Source data:
+===+

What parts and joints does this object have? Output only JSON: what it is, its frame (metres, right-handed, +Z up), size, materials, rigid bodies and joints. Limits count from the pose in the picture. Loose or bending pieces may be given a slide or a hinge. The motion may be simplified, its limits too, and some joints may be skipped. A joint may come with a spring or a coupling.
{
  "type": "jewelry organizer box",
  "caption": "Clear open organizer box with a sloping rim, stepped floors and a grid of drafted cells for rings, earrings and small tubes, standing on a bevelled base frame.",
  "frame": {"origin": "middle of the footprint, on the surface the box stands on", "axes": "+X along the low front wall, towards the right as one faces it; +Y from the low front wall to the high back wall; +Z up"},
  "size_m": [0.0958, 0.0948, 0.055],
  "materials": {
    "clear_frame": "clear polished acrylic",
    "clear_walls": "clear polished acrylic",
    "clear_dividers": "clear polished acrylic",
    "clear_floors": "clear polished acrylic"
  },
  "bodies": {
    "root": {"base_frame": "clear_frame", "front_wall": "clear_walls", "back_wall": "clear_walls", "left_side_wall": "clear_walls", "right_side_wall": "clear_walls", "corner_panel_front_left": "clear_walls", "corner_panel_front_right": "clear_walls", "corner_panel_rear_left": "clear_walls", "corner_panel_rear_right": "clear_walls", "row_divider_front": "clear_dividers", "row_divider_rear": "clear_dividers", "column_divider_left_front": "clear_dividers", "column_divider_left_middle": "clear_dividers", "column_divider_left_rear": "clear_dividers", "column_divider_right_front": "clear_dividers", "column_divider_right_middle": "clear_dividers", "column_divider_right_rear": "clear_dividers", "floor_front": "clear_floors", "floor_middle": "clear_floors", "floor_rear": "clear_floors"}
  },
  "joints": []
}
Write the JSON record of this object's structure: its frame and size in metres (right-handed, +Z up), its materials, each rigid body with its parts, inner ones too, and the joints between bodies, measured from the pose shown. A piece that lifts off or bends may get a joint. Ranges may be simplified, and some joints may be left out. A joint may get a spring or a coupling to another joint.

+===+

> EXERCISE BRIEF
Repeat the material above exactly.

> EXERCISE SOLUTION
What parts and joints does this object have? Output only JSON: what it is, its frame (metres, right-handed, +Z up), size, materials, rigid bodies and joints. Limits count from the pose in the picture. Loose or bending pieces may be given a slide or a hinge. The motion may be simplified, its limits too, and some joints may be skipped. A joint may come with a spring or a coupling.
{
  "type": "jewelry organizer box",
  "caption": "Clear open organizer box with a sloping rim, stepped floors and a grid of drafted cells for rings, earrings and small tubes, standing on a bevelled base frame.",
  "frame": {"origin": "middle of the footprint, on the surface the box stands on", "axes": "+X along the low front wall, towards the right as one faces it; +Y from the low front wall to the high back wall; +Z up"},
  "size_m": [0.0958, 0.0948, 0.055],
  "materials": {
    "clear_frame": "clear polished acrylic",
    "clear_walls": "clear polished acrylic",
    "clear_dividers": "clear polished acrylic",
    "clear_floors": "clear polished acrylic"
  },
  "bodies": {
    "root": {"base_frame": "clear_frame", "front_wall": "clear_walls", "back_wall": "clear_walls", "left_side_wall": "clear_walls", "right_side_wall": "clear_walls", "corner_panel_front_left": "clear_walls", "corner_panel_front_right": "clear_walls", "corner_panel_rear_left": "clear_walls", "corner_panel_rear_right": "clear_walls", "row_divider_front": "clear_dividers", "row_divider_rear": "clear_dividers", "column_divider_left_front": "clear_dividers", "column_divider_left_middle": "clear_dividers", "column_divider_left_rear": "clear_dividers", "column_divider_right_front": "clear_dividers", "column_divider_right_middle": "clear_dividers", "column_divider_right_rear": "clear_dividers", "floor_front": "clear_floors", "floor_middle": "clear_floors", "floor_rear": "clear_floors"}
  },
  "joints": []
}
Write the JSON record of this object's structure: its frame and size in metres (right-handed, +Z up), its materials, each rigid body with its parts, inner ones too, and the joints between bodies, measured from the pose shown. A piece that lifts off or bends may get a joint. Ranges may be simplified, and some joints may be left out. A joint may get a spring or a coupling to another joint.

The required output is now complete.